:: RAW DATA ::
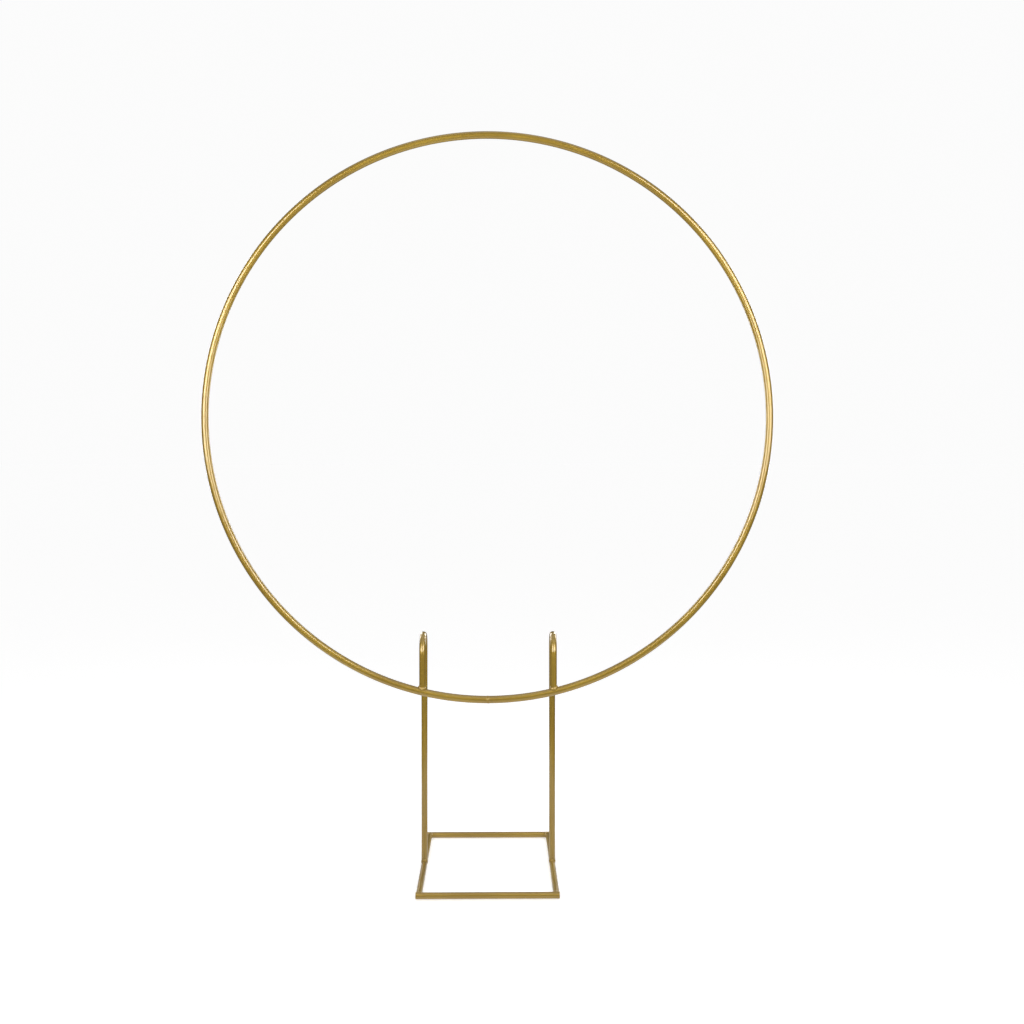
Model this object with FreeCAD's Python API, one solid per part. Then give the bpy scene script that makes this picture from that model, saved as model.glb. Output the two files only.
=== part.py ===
"""Wreath frame: a round-rod hoop on a small welded stand. FreeCAD 1.1, millimetres.

Frame: +Z up, -Y is the front (the side the hoop stands on), X runs across.
The origin is on the table, under the middle of the base.
Every rod and every weld bead is a solid of its own. Rod ends are coped to the rod that they
meet, and each bead is cut by the rods that it joins, so all of them meet face to face.
"""
import FreeCAD, Part
import math
import os

# ---- driving dimensions (mm) ----
HOOP_OUTSIDE = 457.0        # 18 inch hoop, over the rod
HOOP_ROD = 6.0              # hoop rod diameter
STAND_ROD = 5.0             # stand rod diameter
OVERALL_HEIGHT = 597.0      # table to the top of the hoop
BASE_WIDTH = 110.0          # over the side bars
BASE_DEPTH = 152.0          # over the front and back bars
NECK_BEND_RADIUS = 14.0     # centre line of the cane bend at each upright's top
NECK_TOP = 195.5            # table to the top of the cane bend, over the rod
TABLE_GAP = 0.25            # the bars clear the table by this, standing on the ground welds
SEAM_GAP = 1.2              # root gap where the rolled hoop closes, filled with weld

CORNER_BEAD = 3.4           # radii of the weld beads
CORNER_BEAD_INSET = 0.5     # how far a corner bead sits towards the inside of its corner
FOOT_BEAD = 3.3
NECK_BEAD = 3.5
SEAM_BEAD = 3.2

# ---- worked out from them ----
STAND_R = STAND_ROD / 2
HOOP_R = HOOP_ROD / 2
HOOP_CENTRELINE = HOOP_OUTSIDE / 2 - HOOP_R
HOOP_Y = -2 * NECK_BEND_RADIUS
HOOP_Z = OVERALL_HEIGHT - HOOP_OUTSIDE / 2
BAR_Z = TABLE_GAP + STAND_R
SIDE_X = BASE_WIDTH / 2 - STAND_R
BAR_Y = BASE_DEPTH / 2 - STAND_R
BEND_Z = NECK_TOP - STAND_R - NECK_BEND_RADIUS

RIGHTWARDS = FreeCAD.Vector(1, 0, 0)
BACKWARDS = FreeCAD.Vector(0, 1, 0)
UPWARDS = FreeCAD.Vector(0, 0, 1)


def rod(radius, start, direction, length):
    """A straight round rod with square-cut ends."""
    return Part.makeCylinder(radius, length, start, direction)


def bent_rod(radius, start, direction, centre, axis, degrees):
    """A round rod that starts at a point, heads in a direction and turns about an axis."""
    section = Part.Face(Part.Wire(Part.makeCircle(radius, start, direction)))
    return section.revolve(centre, axis, degrees)


def one_solid(shape, name):
    """The single closed solid of a shape, or a plain error."""
    solids = shape.Solids
    if len(solids) != 1:
        raise ValueError(f"{name} has {len(solids)} solids")
    if not solids[0].isValid():
        raise ValueError(f"{name} is not valid")
    return solids[0]


def make_hoop():
    """The rolled ring, open by the seam's root gap at its lowest point."""
    centre = FreeCAD.Vector(0, HOOP_Y, HOOP_Z)
    gap_degrees = math.degrees(SEAM_GAP / HOOP_CENTRELINE)
    half_gap = math.radians(gap_degrees / 2)
    outwards = FreeCAD.Vector(-math.sin(half_gap), 0, -math.cos(half_gap))
    along = FreeCAD.Vector(-math.cos(half_gap), 0, math.sin(half_gap))
    start = centre + outwards * HOOP_CENTRELINE
    return bent_rod(HOOP_R, start, along, centre, BACKWARDS, 360 - gap_degrees)


def make_hoop_seam_weld(hoop):
    """A slightly proud bead round the hoop's closing seam, with the filled root gap inside."""
    lowest = FreeCAD.Vector(0, HOOP_Y, HOOP_Z - HOOP_CENTRELINE)
    return Part.makeSphere(SEAM_BEAD, lowest, RIGHTWARDS).cut(hoop)


def make_base_bar(y):
    """The front or back bar, full width, with square-cut ends."""
    start = FreeCAD.Vector(-BASE_WIDTH / 2, y, BAR_Z)
    return rod(STAND_R, start, RIGHTWARDS, BASE_WIDTH)


def make_side_bar(x, front_bar, back_bar):
    """A side bar between the front and back bars, coped to both."""
    start = FreeCAD.Vector(x, -BAR_Y, BAR_Z)
    bar = rod(STAND_R, start, BACKWARDS, 2 * BAR_Y)
    coped = bar.cut(front_bar).cut(back_bar)
    return max(coped.Solids, key=lambda piece: piece.Volume)


def make_upright(x, side_bar, hoop):
    """One rod: up from the side bar, a cane bend to the front, and a leg down to the hoop."""
    foot = FreeCAD.Vector(x, 0, BAR_Z)
    bend_start = FreeCAD.Vector(x, 0, BEND_Z)
    bend_centre = FreeCAD.Vector(x, -NECK_BEND_RADIUS, BEND_Z)
    leg_top = FreeCAD.Vector(x, HOOP_Y, BEND_Z)
    hoop_rod_z = HOOP_Z - math.sqrt(HOOP_CENTRELINE ** 2 - x ** 2)
    post = rod(STAND_R, foot, UPWARDS, BEND_Z - BAR_Z)
    bend = bent_rod(STAND_R, bend_start, UPWARDS, bend_centre, RIGHTWARDS, 180)
    leg = rod(STAND_R, leg_top, -UPWARDS, BEND_Z - hoop_rod_z)
    whole = post.fuse([bend, leg]).removeSplitter()
    coped = whole.cut(side_bar).cut(hoop)
    return max(coped.Solids, key=lambda piece: piece.Volume)


def make_neck_weld(x, upright, hoop):
    """The bead round a leg's lower end, on the upper side of the hoop."""
    slope = math.asin(abs(x) / HOOP_CENTRELINE)
    hoop_rod_z = HOOP_Z - math.sqrt(HOOP_CENTRELINE ** 2 - x ** 2)
    joint = FreeCAD.Vector(x, HOOP_Y, hoop_rod_z + HOOP_R / math.cos(slope))
    return Part.makeSphere(NECK_BEAD, joint).cut(hoop).cut(upright)


def make_foot_weld(x, upright, side_bar):
    """The bead round an upright's foot, on top of its side bar."""
    joint = FreeCAD.Vector(x, 0, BAR_Z + STAND_R)
    return Part.makeSphere(FOOT_BEAD, joint).cut(side_bar).cut(upright)


def make_corner_weld(x, y, cross_bar, side_bar):
    """The bead in a base corner, ground level underneath: the frame rests on these flats."""
    towards_middle = -math.copysign(1, x)
    towards_centre = -math.copysign(1, y)
    joint_x = x + towards_middle * CORNER_BEAD_INSET
    joint_y = y + towards_centre * (STAND_R + CORNER_BEAD_INSET)
    joint = FreeCAD.Vector(joint_x, joint_y, BAR_Z)
    size = 4 * CORNER_BEAD
    corner = FreeCAD.Vector(joint_x - size / 2, joint_y - size / 2, 0)
    above_table = Part.makeBox(size, size, size, corner)
    bead = Part.makeSphere(CORNER_BEAD, joint).common(above_table)
    return bead.cut(cross_bar).cut(side_bar)


def build():
    """Every node's name and solid."""
    nodes = {}
    nodes["hoop"] = make_hoop()
    nodes["hoop_seam_weld"] = make_hoop_seam_weld(nodes["hoop"])
    nodes["front_bar"] = make_base_bar(-BAR_Y)
    nodes["back_bar"] = make_base_bar(BAR_Y)
    for side, x in (("left", -SIDE_X), ("right", SIDE_X)):
        side_bar = make_side_bar(x, nodes["front_bar"], nodes["back_bar"])
        upright = make_upright(x, side_bar, nodes["hoop"])
        nodes[f"{side}_side_bar"] = side_bar
        nodes[f"{side}_upright"] = upright
        nodes[f"{side}_neck_weld"] = make_neck_weld(x, upright, nodes["hoop"])
        nodes[f"{side}_foot_weld"] = make_foot_weld(x, upright, side_bar)
        for end, y in (("front", -BAR_Y), ("back", BAR_Y)):
            weld = make_corner_weld(x, y, nodes[f"{end}_bar"], side_bar)
            nodes[f"{end}_{side}_corner_weld"] = weld
    return nodes


os.makedirs("parts", exist_ok=True)
for name, shape in build().items():
    solid = one_solid(shape, name)
    solid.exportStep(f"parts/{name}.step")
    print(f"{name}: {solid.Volume:.1f} mm3, {len(solid.Faces)} faces")
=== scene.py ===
"""The looks of a gold wreath frame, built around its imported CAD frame. Blender 4.5, metres.

Frame: +Z up, -Y is the front, X runs across, and the origin is on the table under the base.
Every rod is modelled straight, in rod coordinates (across, across, along), and a placing function
then lays or bends it into the frame. The same coordinates are kept in the mesh for its material.
"""

import math
import random

import bmesh
import bpy
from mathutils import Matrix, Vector


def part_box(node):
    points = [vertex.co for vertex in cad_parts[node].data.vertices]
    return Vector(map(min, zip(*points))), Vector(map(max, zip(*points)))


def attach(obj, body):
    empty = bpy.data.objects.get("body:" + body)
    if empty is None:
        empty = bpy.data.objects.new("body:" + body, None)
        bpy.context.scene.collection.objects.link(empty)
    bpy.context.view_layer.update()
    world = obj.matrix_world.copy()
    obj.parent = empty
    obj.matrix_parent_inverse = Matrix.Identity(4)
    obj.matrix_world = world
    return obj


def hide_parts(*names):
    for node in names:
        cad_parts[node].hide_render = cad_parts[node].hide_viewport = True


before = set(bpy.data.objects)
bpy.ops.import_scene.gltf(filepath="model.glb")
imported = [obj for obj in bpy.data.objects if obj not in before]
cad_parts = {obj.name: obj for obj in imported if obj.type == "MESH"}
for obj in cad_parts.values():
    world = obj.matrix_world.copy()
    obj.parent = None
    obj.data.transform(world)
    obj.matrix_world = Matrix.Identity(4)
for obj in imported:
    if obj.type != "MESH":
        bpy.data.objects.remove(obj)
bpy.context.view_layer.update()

MM = 0.001

# ---- sizes and places, worked out from the CAD nodes ----
hoop_low, hoop_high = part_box("hoop")
post_low, post_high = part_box("left_upright")
bar_low, bar_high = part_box("front_bar")

HOOP_ROD = (hoop_high.y - hoop_low.y) / 2
HOOP_RADIUS = (hoop_high.x - hoop_low.x) / 2 - HOOP_ROD
HOOP_CENTRE = Vector((0, (hoop_low.y + hoop_high.y) / 2, hoop_high.z - HOOP_ROD - HOOP_RADIUS))
STAND_ROD = (bar_high.z - bar_low.z) / 2
BAR_Z = (bar_high.z + bar_low.z) / 2
BAR_Y = -(bar_high.y + bar_low.y) / 2
BAR_HALF = (bar_high.x - bar_low.x) / 2
SIDE_X = -(post_high.x + post_low.x) / 2
BEND_RADIUS = -HOOP_CENTRE.y / 2
BEND_Z = post_high.z - STAND_ROD - BEND_RADIUS

# ---- details smaller than the CAD model's ----
SEAM_GAP = 1.2 * MM             # root gap where the rolled hoop closes
CUT_EDGE = 0.35 * MM            # rounding of the dressed edge on a cut end
BEND_SWELL = 0.04               # how much the cane bend widens the rod across the bend
BEAD_SUNK = 0.15 * MM           # how far a fillet bead goes into the rods that it joins
BEAD_EDGE_SUNK = 0.04 * MM      # how far its edges do
BEAD_PROUD = 0.36 * MM          # how far its middle bulges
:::
== WHAT YOU SHOULD DO ==
Write out exactly the lines running from the line containing "zip(*points))), Vector(map(max, zip(*points)))" to the line containing "before = set(bpy.data.objects)", with both of those lines included.

== WRITTEN ANSWER ==
    return Vector(map(min, zip(*points))), Vector(map(max, zip(*points)))


def attach(obj, body):
    empty = bpy.data.objects.get("body:" + body)
    if empty is None:
        empty = bpy.data.objects.new("body:" + body, None)
        bpy.context.scene.collection.objects.link(empty)
    bpy.context.view_layer.update()
    world = obj.matrix_world.copy()
    obj.parent = empty
    obj.matrix_parent_inverse = Matrix.Identity(4)
    obj.matrix_world = world
    return obj


def hide_parts(*names):
    for node in names:
        cad_parts[node].hide_render = cad_parts[node].hide_viewport = True


before = set(bpy.data.objects)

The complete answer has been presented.